• [OBJECTIVE] Your task is to extract every line from the material below exactly.

• [RAW DATA]
───

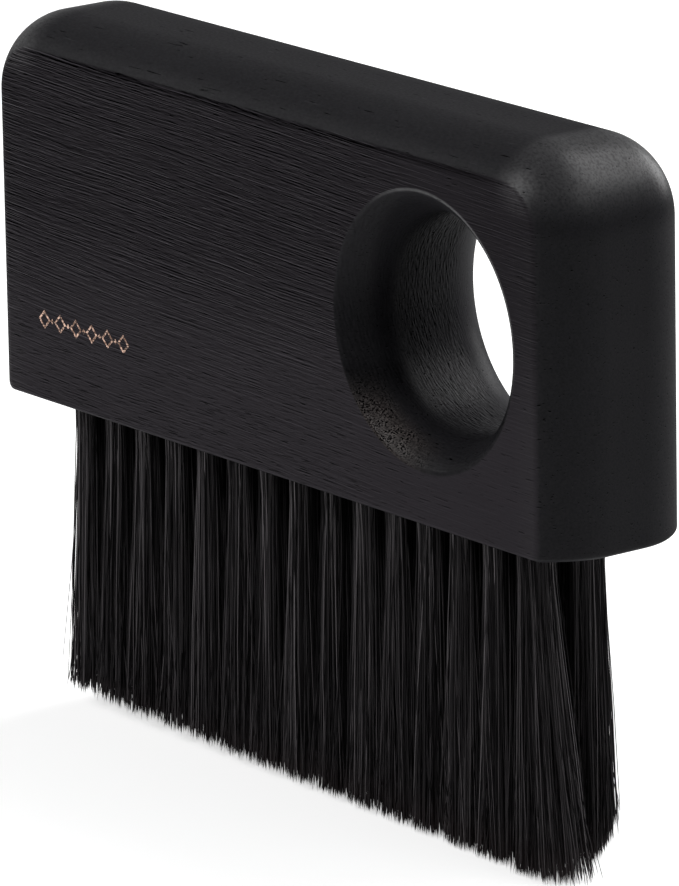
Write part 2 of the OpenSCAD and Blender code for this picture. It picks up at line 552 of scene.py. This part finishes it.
def bristle_black():
    material, tree, shader = new_material("bristle")
    tone = add_node(tree, "ShaderNodeAttribute", attribute_name="bristle_tone").outputs["Fac"]
    # Painted shade between the tufts, kept on each point, darkens the colour and the coat
    light = add_node(tree, "ShaderNodeAttribute", attribute_name="bristle_painted_light").outputs["Fac"]
    height = parts(tree, place_in_mm(tree))[2]
    worn = map_range(tree, height, 0.0, 8.0, 0.6, 0)
    black = mix_colour(tree, tone, BRISTLE_DARK, BRISTLE_LIGHT)
    rubbed = mix_colour(tree, worn, black, BRISTLE_WORN)
    feed(tree, shader.inputs["Base Color"], mix_colour(tree, light, BLACK, rubbed))
    feed(tree, shader.inputs["Coat Weight"],
         times(tree, light, between(tree, tone, 0.04, 0.64)))
    shader.inputs["Roughness"].default_value = 0.45
    shader.inputs["Specular IOR Level"].default_value = 0.0
    shader.inputs["Coat Roughness"].default_value = 0.3
    return material


# Drawn brass wire, dull to bright
WIRE_DULL = (0.42, 0.36, 0.22, 1)
WIRE_BRIGHT = (0.72, 0.66, 0.46, 1)


def anchor_metal(groups):
    material, tree, shader = new_material("anchor_wire")
    fine = place_group(tree, groups["mottle"], Place=place_in_mm(tree))["Fine"]
    feed(tree, shader.inputs["Base Color"], mix_colour(tree, fine, WIRE_DULL, WIRE_BRIGHT))
    feed(tree, shader.inputs["Roughness"], map_range(tree, fine, 0.3, 0.7, 0.25, 0.45))
    shader.inputs["Metallic"].default_value = 1.0
    return material


# Copper foil, its dark and light flecks, and the wood where it has rubbed off
COPPER_DARK = (0.13, 0.073, 0.050, 1)
COPPER_LIGHT = (0.62, 0.41, 0.32, 1)
RUBBED_OFF = (0.03, 0.022, 0.02, 1)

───

• [RESULT BELOW]
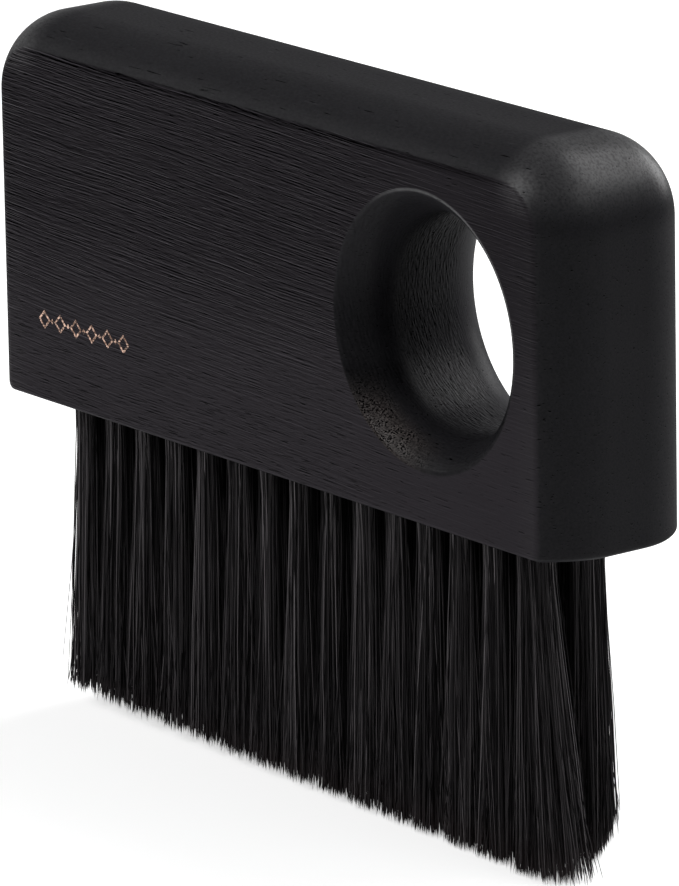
Write part 2 of the OpenSCAD and Blender code for this picture. It picks up at line 552 of scene.py. This part finishes it.
def bristle_black():
    material, tree, shader = new_material("bristle")
    tone = add_node(tree, "ShaderNodeAttribute", attribute_name="bristle_tone").outputs["Fac"]
    # Painted shade between the tufts, kept on each point, darkens the colour and the coat
    light = add_node(tree, "ShaderNodeAttribute", attribute_name="bristle_painted_light").outputs["Fac"]
    height = parts(tree, place_in_mm(tree))[2]
    worn = map_range(tree, height, 0.0, 8.0, 0.6, 0)
    black = mix_colour(tree, tone, BRISTLE_DARK, BRISTLE_LIGHT)
    rubbed = mix_colour(tree, worn, black, BRISTLE_WORN)
    feed(tree, shader.inputs["Base Color"], mix_colour(tree, light, BLACK, rubbed))
    feed(tree, shader.inputs["Coat Weight"],
         times(tree, light, between(tree, tone, 0.04, 0.64)))
    shader.inputs["Roughness"].default_value = 0.45
    shader.inputs["Specular IOR Level"].default_value = 0.0
    shader.inputs["Coat Roughness"].default_value = 0.3
    return material


# Drawn brass wire, dull to bright
WIRE_DULL = (0.42, 0.36, 0.22, 1)
WIRE_BRIGHT = (0.72, 0.66, 0.46, 1)


def anchor_metal(groups):
    material, tree, shader = new_material("anchor_wire")
    fine = place_group(tree, groups["mottle"], Place=place_in_mm(tree))["Fine"]
    feed(tree, shader.inputs["Base Color"], mix_colour(tree, fine, WIRE_DULL, WIRE_BRIGHT))
    feed(tree, shader.inputs["Roughness"], map_range(tree, fine, 0.3, 0.7, 0.25, 0.45))
    shader.inputs["Metallic"].default_value = 1.0
    return material


# Copper foil, its dark and light flecks, and the wood where it has rubbed off
COPPER_DARK = (0.13, 0.073, 0.050, 1)
COPPER_LIGHT = (0.62, 0.41, 0.32, 1)
RUBBED_OFF = (0.03, 0.022, 0.02, 1)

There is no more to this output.